Non-linear and Threshold Effects of Synaptic Connectivity on the Correlation Parameter of a System of Two Coupled

Abstract

The influence and effect of connection strength between neurons is difficult to predict in complex networks and a complete and exhaustive analytical theory does not exist because of the extremely non-linearity of neural models, so numerical simulation of complex network are the sole reliable method. Here we devised a minimalistic approach, in which two linked neurons are studied and the role of connection strength between them is made apparent. We found that if the post-synaptic neuron has no external stimuli, correlation remains low until a discontinuity threshold that occurs about w = 0.15 or w = 0.4 depending on the neurons type tested.
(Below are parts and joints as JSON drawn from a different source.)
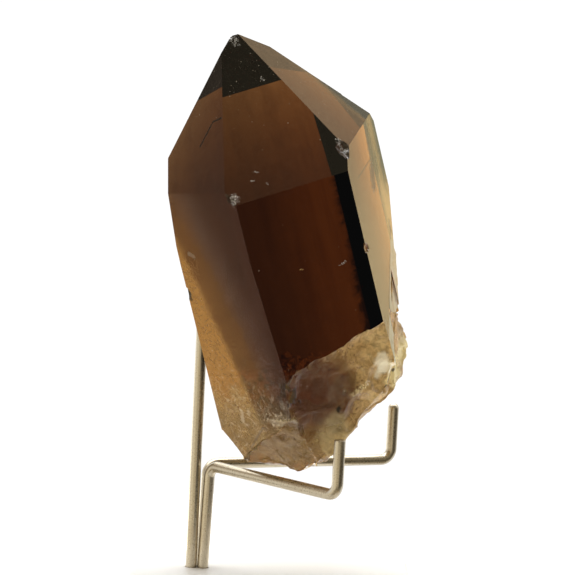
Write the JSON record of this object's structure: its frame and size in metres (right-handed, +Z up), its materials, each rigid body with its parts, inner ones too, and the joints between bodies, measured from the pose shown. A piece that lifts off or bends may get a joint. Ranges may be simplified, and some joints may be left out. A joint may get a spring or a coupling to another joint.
{
  "type": "smoky quartz crystal",
  "caption": "Dark brown clear smoky quartz crystal with a milky broken foot, leaning in a bent steel wire display stand on a pale rectangular base",
  "frame": {"origin": "centre of the underside of the base", "axes": "+Z up; -Y towards the side the crystal is looked at from; +X to the right seen from there, the way the wire arms reach"},
  "size_m": [0.056, 0.0567, 0.1161],
  "materials": {
    "quartz": "clear smoky brown, milky beige and rough at the broken foot",
    "steel": "satin stainless wire",
    "base": "frosted, near white"
  },
  "bodies": {
    "root": {"crystal": "quartz", "support_post": "steel", "near_arm": "steel", "far_arm": "steel", "base": "base"}
  },
  "joints": []
}
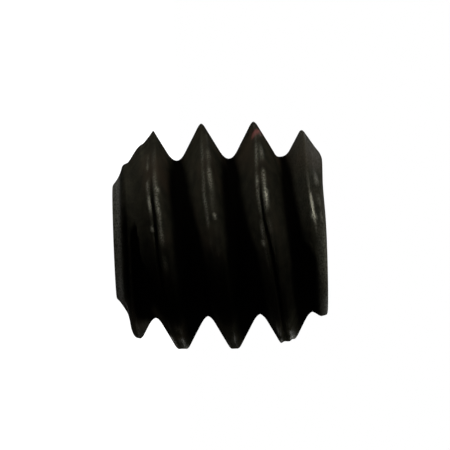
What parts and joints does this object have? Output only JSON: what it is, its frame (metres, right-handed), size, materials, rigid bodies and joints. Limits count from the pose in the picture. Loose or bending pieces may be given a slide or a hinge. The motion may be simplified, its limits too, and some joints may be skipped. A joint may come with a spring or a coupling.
{
  "type": "grub set screw",
  "caption": "Headless set screw with a right-hand rolled thread, a hexagon socket in one end and a cup point on the other.",
  "frame": {"origin": "centre of the cup point's rim plane, on the screw's axis", "axes": "+Z along the axis, from the cup point up to the socket; the crest of the thread is closed on the -X side"},
  "size_m": [0.0034, 0.0032, 0.0032],
  "materials": {
    "black_oxide_steel": "satin"
  },
  "bodies": {
    "root": {"set_screw": "black_oxide_steel"}
  },
  "joints": []
}
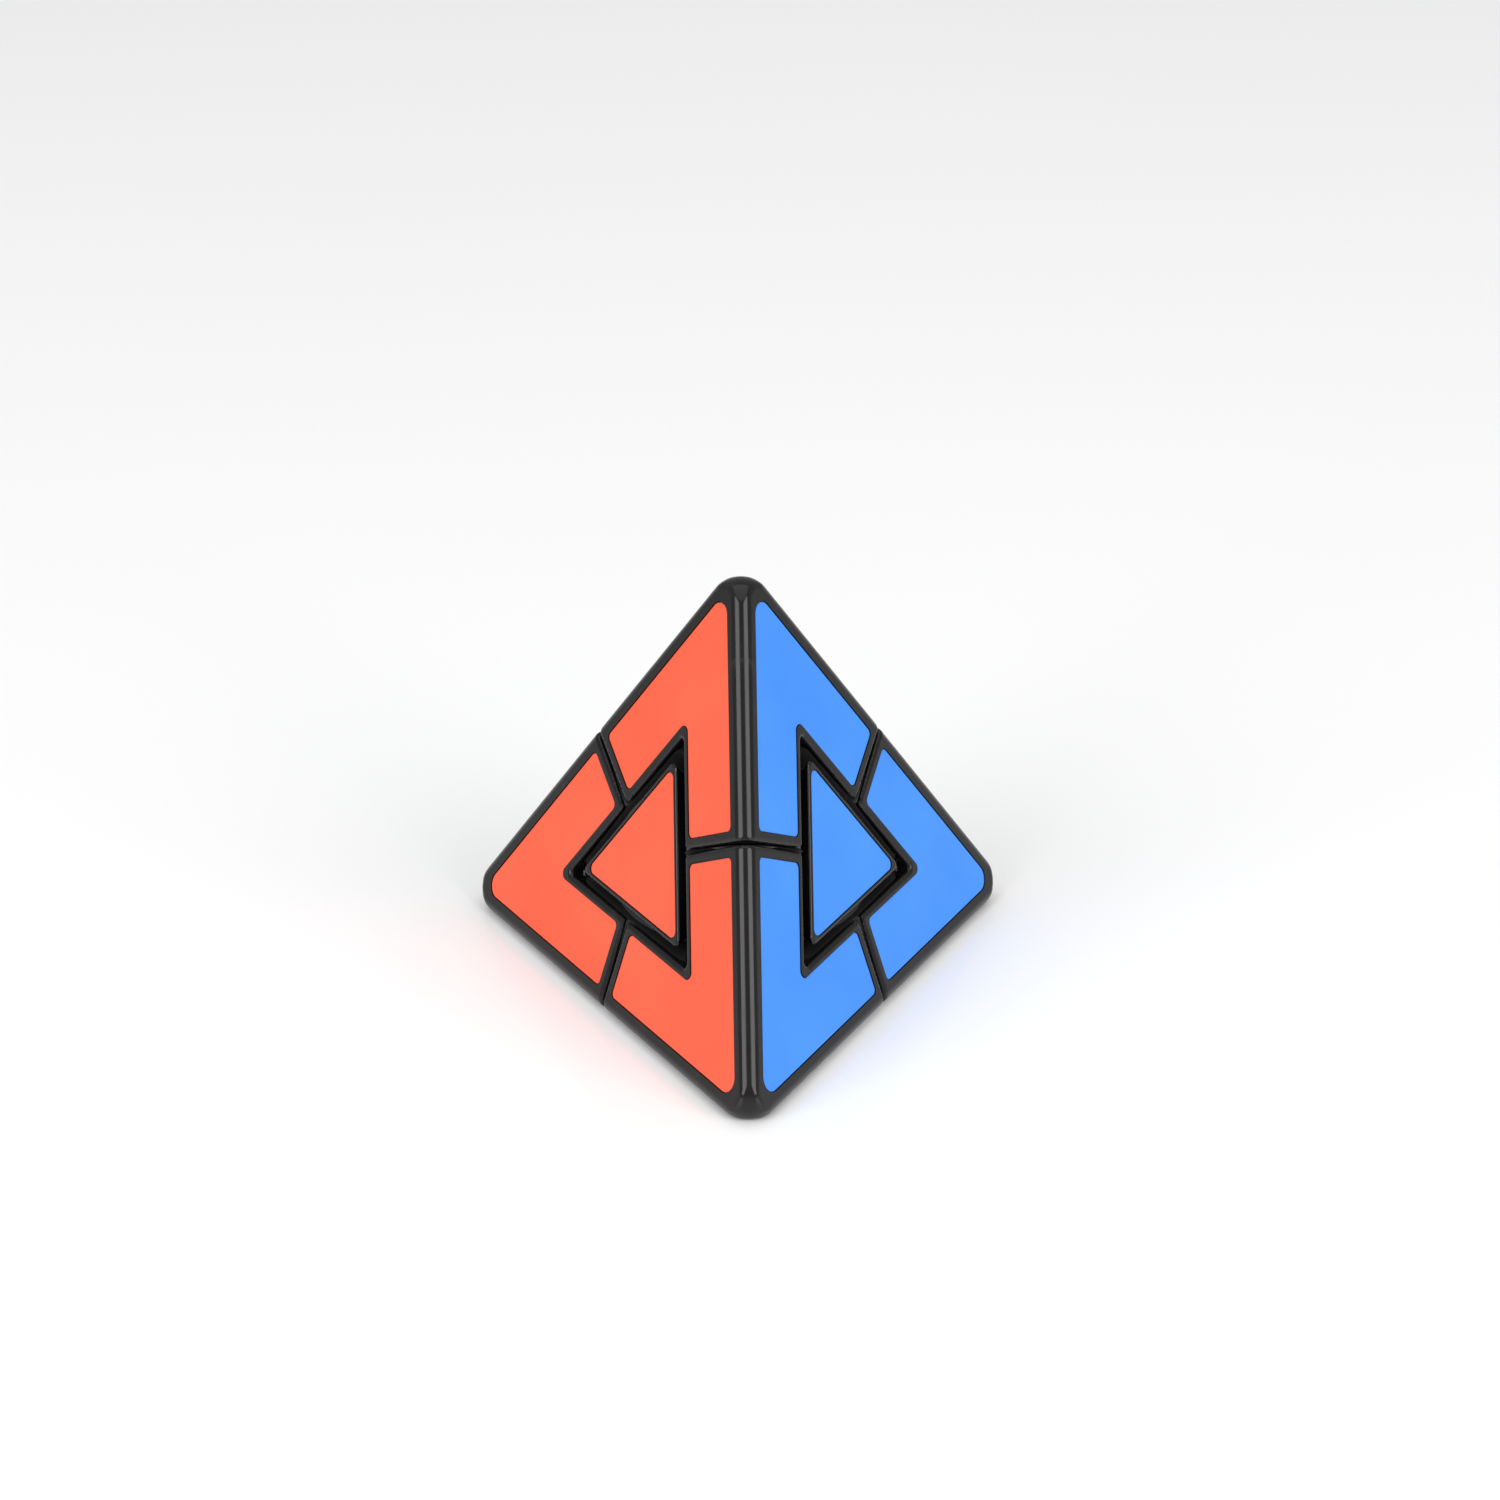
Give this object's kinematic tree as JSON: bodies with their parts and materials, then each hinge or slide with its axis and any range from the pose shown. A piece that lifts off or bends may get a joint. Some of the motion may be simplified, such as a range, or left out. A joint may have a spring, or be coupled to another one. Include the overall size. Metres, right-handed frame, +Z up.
{
  "type": "pyramid twisty puzzle",
  "caption": "Tetrahedral twisty puzzle of corner pieces and triangular face centres that turn on a hidden four-armed core, with coloured stickers.",
  "frame": {"origin": "middle of the triangular face it stands on, on the standing plane", "axes": "+Z up through the top corner, which is also the turning axis of the top layer; +Y away from the front corner; +X to the right seen from the front"},
  "size_m": [0.0958, 0.0839, 0.0789],
  "materials": {
    "black_plastic": "polished black moulded plastic",
    "inner_plastic": "satin black moulded plastic",
    "core_plastic": "white moulded plastic",
    "steel": "zinc-plated steel",
    "sticker_left": "satin vinyl sticker, orange-red",
    "sticker_right": "satin vinyl sticker, blue",
    "sticker_back": "satin vinyl sticker, green",
    "sticker_base": "satin vinyl sticker, yellow"
  },
  "bodies": {
    "base_body": {"centre_cap_base": "black_plastic", "centre_foot_base": "inner_plastic", "core": "core_plastic", "corner_shell_front": "black_plastic", "corner_shell_left": "black_plastic", "corner_shell_right": "black_plastic", "corner_stem_front": "inner_plastic", "corner_stem_left": "inner_plastic", "corner_stem_right": "inner_plastic", "screw_front": "steel", "screw_left": "steel", "screw_right": "steel", "screw_top": "steel", "slider_front_left": "inner_plastic", "slider_front_right": "inner_plastic", "slider_right_left": "inner_plastic", "spring_front": "steel", "spring_left": "steel", "spring_right": "steel", "spring_top": "steel", "sticker_centre_base": "sticker_base", "sticker_front_on_base": "sticker_base", "sticker_front_on_left": "sticker_left", "sticker_front_on_right": "sticker_right", "sticker_left_on_back": "sticker_back", "sticker_left_on_base": "sticker_base", "sticker_left_on_left": "sticker_left", "sticker_right_on_back": "sticker_back", "sticker_right_on_base": "sticker_base", "sticker_right_on_right": "sticker_right", "washer_front": "steel", "washer_left": "steel", "washer_right": "steel", "washer_top": "steel"},
    "top_layer": {"centre_cap_back": "black_plastic", "centre_cap_left": "black_plastic", "centre_cap_right": "black_plastic", "centre_foot_back": "inner_plastic", "centre_foot_left": "inner_plastic", "centre_foot_right": "inner_plastic", "corner_shell_top": "black_plastic", "corner_stem_top": "inner_plastic", "slider_top_front": "inner_plastic", "slider_top_left": "inner_plastic", "slider_top_right": "inner_plastic", "sticker_centre_back": "sticker_back", "sticker_centre_left": "sticker_left", "sticker_centre_right": "sticker_right", "sticker_top_on_back": "sticker_back", "sticker_top_on_left": "sticker_left", "sticker_top_on_right": "sticker_right"}
  },
  "joints": [
    {"name": "top_layer_turn", "type": "hinge", "parent": "base_body", "child": "top_layer", "pos_m": [0, 0, 0.02143], "axis": [0, 0, 1], "continuous": true}
  ]
}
After the threshold, correlation grows in a quasi-linear trend ending on a plateau, depending again on the neurons type. Testing bursting and non-bursting neurons, we demonstrated that bursts favour better and quicker correlation between the two cells. In fact in all our tests, a pre-synaptic bursting neuron promote faster correlation against the other type of non-bursting neurons (regular and fast spiking). The presence of a discontinuous dependence of connection strength is a previously known phenomenon, but has been studied here for the first time in controlled and systematic conditions for isolated neuron pairs and for different classes of neurons. When the bursting is stimulating cells in presence of a constant external input, a differentiation between neurons with strong frequency adaptation and other types of cells emerges.